General information
- Type: Historic house
- Location: 3 Edgeware Road Aldgate, South Australia, Australia
- Coordinates: 35°0′56″S 138°43′55″E﻿ / ﻿35.01556°S 138.73194°E
- Construction started: 18 January 1940
- Completed: 30 June 1940
- Inaugurated: 1 July 1940
- Owner: National Trust of South Australia

Design and construction
- Architect: Eric McMichael

Website
- https://www.facebook.com/stangatehouse/

References

= Stangate House and Garden =

The Stangate House and Garden is a heritage-listed historic house in Aldgate, South Australia.

== History ==
Stangate House was first planned in London from 1937 to 1939 by Rev. Samuel Raymond Baron Cornish, the original owner.
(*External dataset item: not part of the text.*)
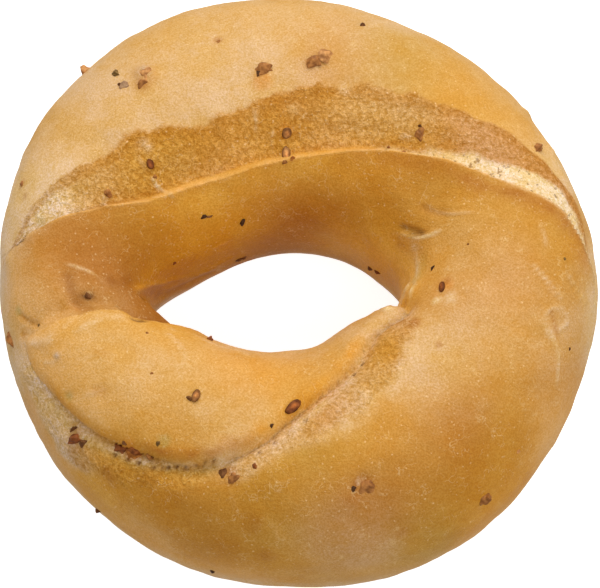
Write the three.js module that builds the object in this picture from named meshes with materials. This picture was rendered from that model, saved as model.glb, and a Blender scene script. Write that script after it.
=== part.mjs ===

In January 1940, Adelaide architect Eric McMichael accepted the model and plans made by Rev. Cornish and started construction on the house on 18 January 1940. Rev. Cornish and his wife Gwyneth developed the Stangate garden and rerouted the creek to run through it.

In the 1960s or 1970s, Gwyneth bequeathed the property to the National Trust of South Australia. The Camellia Society of Adelaide Hills maintains the garden.

==Heritage listing==
The property was heritage-listed on the South Australian Heritage Register with effect from 5 October 2000.